List the lines of this listing that hold the word "bends".

(Object data in JSON)
>>>

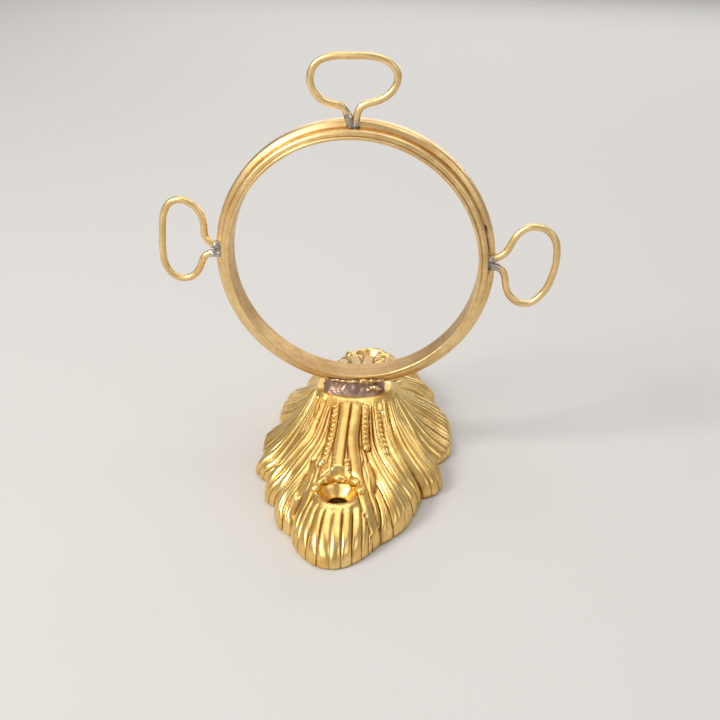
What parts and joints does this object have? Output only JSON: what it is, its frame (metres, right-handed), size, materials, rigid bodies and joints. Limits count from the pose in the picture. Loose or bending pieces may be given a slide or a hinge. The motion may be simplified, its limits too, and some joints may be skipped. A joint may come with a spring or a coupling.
{
  "type": "tumbler and toothbrush holder",
  "caption": "Wall-mounted brass tumbler and toothbrush holder: a cast acanthus rosette with screw holes, a moulded ring soldered on edge to it, and wire loops round the ring.",
  "frame": {"origin": "on the wall plane, midway between the two screw holes", "axes": "+Z points away from the wall, +Y runs along the ring's axis and the line of the screw holes, towards the plain side of the ring, and +X runs across the rosette, towards the right loop seen from the lipped side"},
  "size_m": [0.1149, 0.122, 0.1203],
  "materials": {
    "gilt_casting": "bright gilt casting, satin in the flutes",
    "ring_brass": "satin, lightly tarnished",
    "wire_brass": "satin drawn wire",
    "braze": "rough brazing metal",
    "dark_solder": "dull oxidised solder",
    "bright_solder": "grey solder with bright spots"
  },
  "bodies": {
    "root": {"rosette": "gilt_casting", "ring_liner": "ring_brass", "ring_moulding": "ring_brass", "ring_seam_braze": "braze", "foot_solder": "dark_solder", "left_loop": "wire_brass", "outer_loop": "wire_brass", "right_loop": "wire_brass", "left_solder": "bright_solder", "outer_solder": "bright_solder", "right_solder": "bright_solder"}
  },
  "joints": []
}
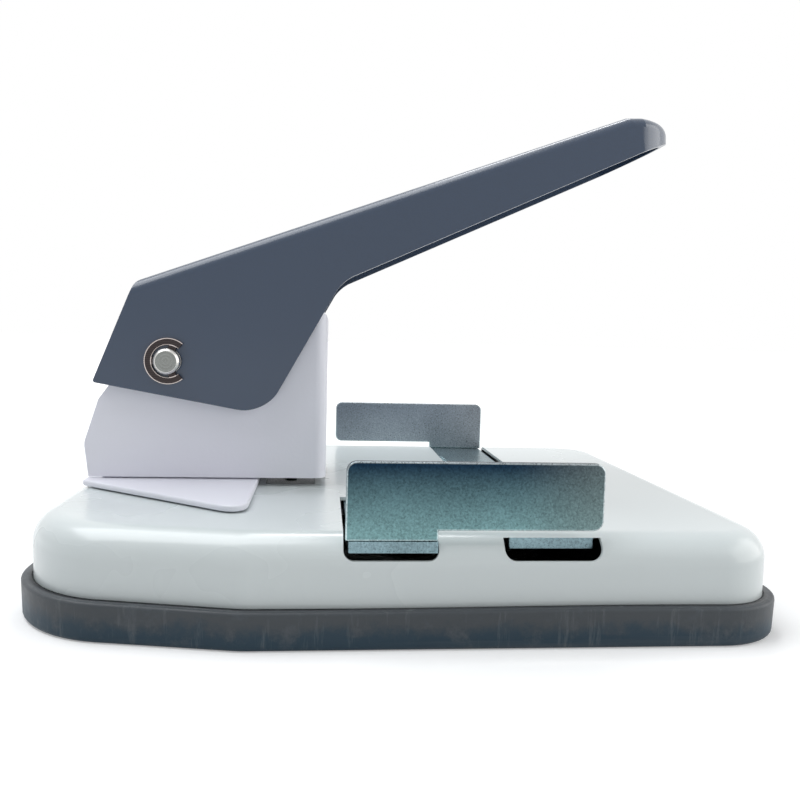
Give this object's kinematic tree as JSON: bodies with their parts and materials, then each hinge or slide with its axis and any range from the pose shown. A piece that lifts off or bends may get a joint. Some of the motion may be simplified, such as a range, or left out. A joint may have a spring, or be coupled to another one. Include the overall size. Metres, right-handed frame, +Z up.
{
  "type": "id card slot punch",
  "caption": "Desk punch whose long lever drives a slot-shaped blade through the edge of an identity card, centred by guides on a rack and pinion, with a chip tray below.",
  "frame": {"origin": "middle of the tray's underside, on the table", "axes": "+X from the lever's pivot towards the open front edge, where the card goes in and the lever's nose points; Y across the two card guides, the near one in the picture at -Y; +Z up"},
  "size_m": [0.1578, 0.1308, 0.1144],
  "materials": {
    "body_white": "glossy enamel",
    "head_white": "satin powder coat",
    "lever_blue": "satin powder coat",
    "zinc_plate": "zinc plated",
    "steel": "bright, lightly oiled",
    "dark_steel": "blackened spring steel",
    "tool_steel": "ground and hardened",
    "brass_gear": "as cut",
    "black_nylon": "matt",
    "tray_grey": "satin, scuffed"
  },
  "bodies": {
    "base": {"base_shell": "body_white", "backing_plate": "zinc_plate", "die_insert": "tool_steel", "die_screws": "dark_steel", "punch_frame": "head_white", "frame_screws": "steel", "head_cover": "head_white", "guide_block": "tool_steel", "block_pins": "steel", "spring_plate": "steel", "pivot_pin": "steel", "pin_clips": "dark_steel", "rack_keeper": "zinc_plate", "keeper_studs": "steel", "keeper_nuts": "steel", "pinion_stud": "steel", "return_spring": "steel"},
    "lever_arm": {"lever": "lever_blue", "pusher_block": "black_nylon"},
    "punch": {"punch_blade": "tool_steel", "blade_cap": "dark_steel"},
    "near_slider": {"near_guide": "zinc_plate", "near_rack": "zinc_plate"},
    "far_slider": {"far_guide": "zinc_plate", "far_rack": "zinc_plate"},
    "pinion_gear": {"pinion": "brass_gear"},
    "tray": {"chip_tray": "tray_grey"}
  },
  "joints": [
    {"name": "lever_hinge", "type": "hinge", "parent": "base", "child": "lever_arm", "pos_m": [-0.0531, 0, 0.0516], "axis": [0, 1, 0], "range_deg": [0, 11.6], "stiffness_Nm_per_rad": 1.6, "springref_deg": -10.03},
    {"name": "punch_slide", "type": "slide", "parent": "base", "child": "punch", "axis": [0, 0, -1], "range_m": [0, 0.006], "deforming": ["return_spring"]},
    {"name": "near_slide", "type": "slide", "parent": "base", "child": "near_slider", "axis": [0, 1, 0], "range_m": [0, 0.0339]},
    {"name": "far_slide", "type": "slide", "parent": "base", "child": "far_slider", "axis": [0, -1, 0], "range_m": [0, 0.0339]},
    {"name": "pinion_turn", "type": "hinge", "parent": "base", "child": "pinion_gear", "pos_m": [0.013, 0, 0.0192], "axis": [0, 0, 1], "range_deg": [-246, 0]},
    {"name": "tray_slide", "type": "slide", "parent": "base", "child": "tray", "axis": [0, 0, -1], "range_m": [0, 0.03]}
  ],
  "couplings": [
    {"joint": "punch_slide", "follows": "lever_hinge", "m_per_rad": 0.0295},
    {"joint": "far_slide", "follows": "near_slide", "ratio": 1},
    {"joint": "pinion_turn", "follows": "near_slide", "rad_per_m": -125}
  ]
}
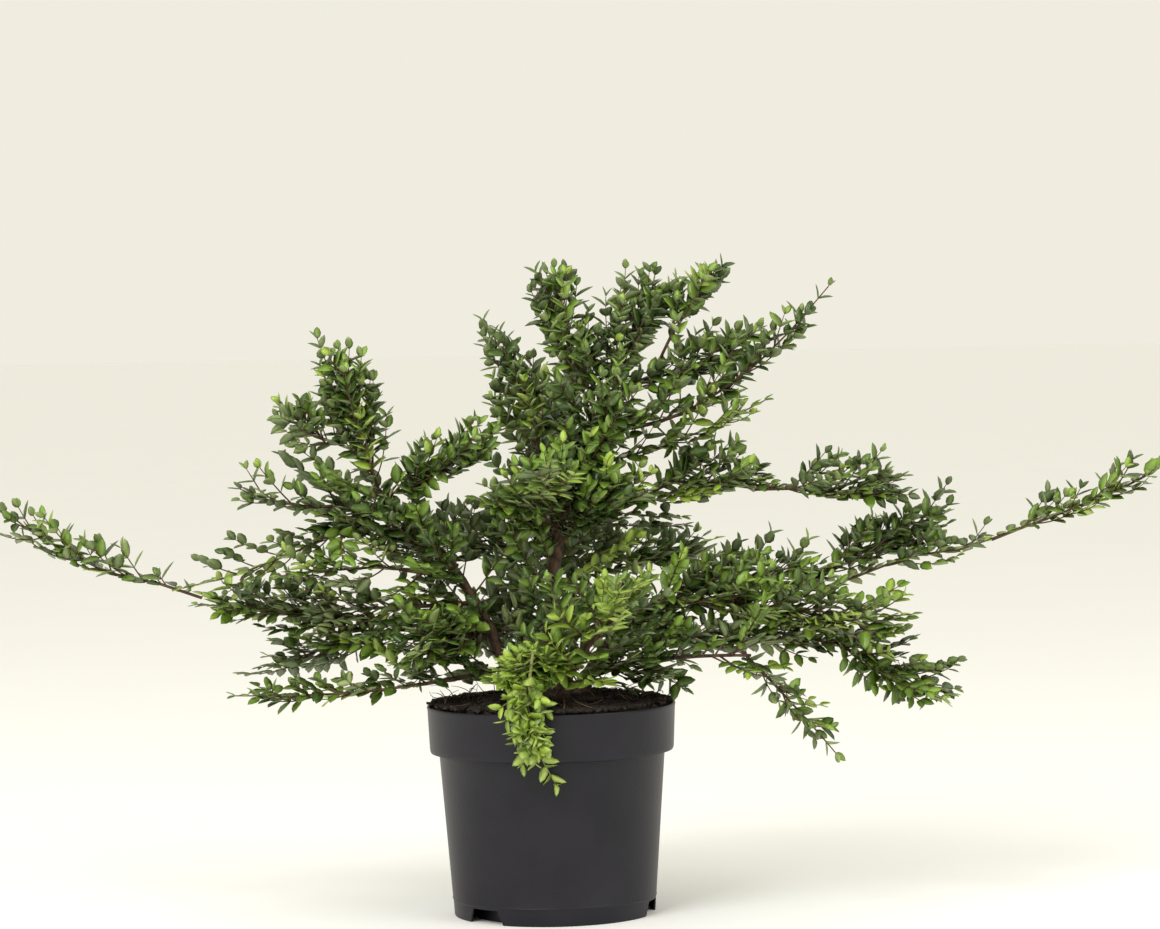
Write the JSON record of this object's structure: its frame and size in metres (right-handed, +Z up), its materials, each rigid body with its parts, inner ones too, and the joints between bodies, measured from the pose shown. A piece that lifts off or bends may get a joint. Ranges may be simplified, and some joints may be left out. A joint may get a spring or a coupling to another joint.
{
  "type": "potted box honeysuckle shrub",
  "caption": "Low evergreen box honeysuckle with wide flat sprays of small glossy leaves, standing in a round black nursery pot.",
  "frame": {"origin": "centre of the pot's flat underside, on the surface it stands on", "axes": "+Z up, +X to the shrub's right as the picture shows it, -Y towards the viewer"},
  "size_m": [0.913, 0.376, 0.495],
  "materials": {
    "pot": "satin moulded plastic",
    "soil": "loose damp potting mix",
    "bark": "flaky brown bark",
    "leaves_dark": "glossy dark leaves",
    "leaves_middle": "glossy green leaves",
    "leaves_fresh": "fresh green leaves",
    "leaves_lime": "young lime green leaves"
  },
  "bodies": {
    "root": {"pot": "pot", "soil": "soil", "stem_center": "bark", "stem_left": "bark", "stem_right": "bark", "stem_back": "bark", "stem_front": "bark", "bough_arch": "bark", "bough_center_left": "bark", "bough_left_small": "bark", "bough_left_flat_upper": "bark", "bough_left_flat": "bark", "bough_left_low": "bark", "bough_left_lowest": "bark", "bough_right_upper": "bark", "bough_right_lower": "bark", "bough_droop": "bark", "mass_top_left": "leaves_middle", "mass_top_center": "leaves_middle", "mass_top_right": "leaves_fresh", "mass_arch": "leaves_middle", "mass_upper_right": "leaves_middle", "mass_shoulder": "leaves_fresh", "mass_center_upper": "leaves_dark", "mass_center_left": "leaves_middle", "mass_center_front": "leaves_fresh", "mass_center_right": "leaves_middle", "mass_upper_left": "leaves_middle", "mass_upper_left_outer": "leaves_middle", "mass_upper_left_side": "leaves_middle", "mass_left_middle": "leaves_dark", "mass_left_small": "leaves_middle", "mass_left_long": "leaves_middle", "mass_left_long_tip": "leaves_middle", "mass_left_flat_upper": "leaves_middle", "mass_left_flat": "leaves_middle", "mass_left_low": "leaves_middle", "mass_left_lowest": "leaves_middle", "mass_left_inner": "leaves_middle", "mass_right_upper": "leaves_middle", "mass_right_upper_outer": "leaves_middle", "mass_right_middle": "leaves_middle", "mass_right_outer": "leaves_middle", "mass_right_long": "leaves_middle", "mass_right_long_tip": "leaves_fresh", "mass_right_fan": "leaves_fresh", "mass_right_lower": "leaves_middle", "mass_right_low": "leaves_middle", "mass_right_droop": "leaves_fresh", "mass_right_foot": "leaves_dark", "mass_front_light": "leaves_lime", "mass_front_low": "leaves_lime", "mass_front_sprig": "leaves_lime", "mass_front_high": "leaves_fresh", "mass_back_top": "leaves_middle", "mass_back_center": "leaves_middle", "mass_back_left": "leaves_middle", "mass_back_right": "leaves_middle", "mass_back_low_left": "leaves_dark", "mass_back_low_right": "leaves_dark"}
  },
  "joints": []
}
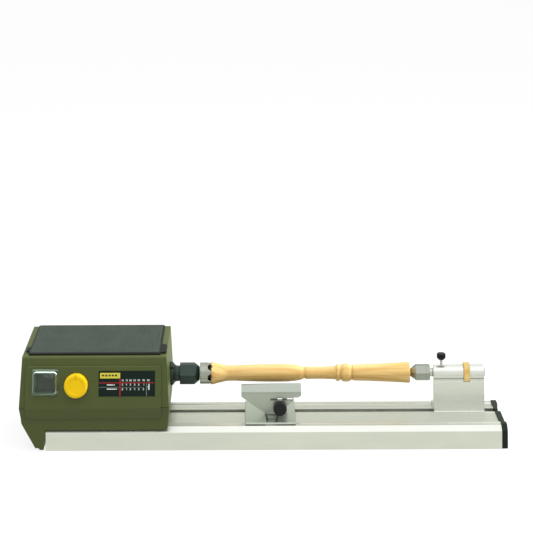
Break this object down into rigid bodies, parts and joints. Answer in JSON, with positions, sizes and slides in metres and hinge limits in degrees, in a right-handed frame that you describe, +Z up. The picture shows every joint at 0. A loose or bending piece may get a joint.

<<<

• [In response]:
Give this object's kinematic tree as JSON: bodies with their parts and materials, then each hinge or slide with its axis and any range from the pose shown. A piece that lifts off or bends may get a joint. Some of the motion may be simplified, such as a range, or left out. A joint may have a spring, or be coupled to another one. Include the overall size. Metres, right-handed frame, +Z up.
Write the JSON record of this object's structure: its frame and size in metres (right-handed, +Z up), its materials, each rigid body with its parts, inner ones too, and the joints between bodies, measured from the pose shown. A piece that lifts off or bends may get a joint. Ranges may be simplified, and some joints may be left out. A joint may get a spring or a coupling to another joint.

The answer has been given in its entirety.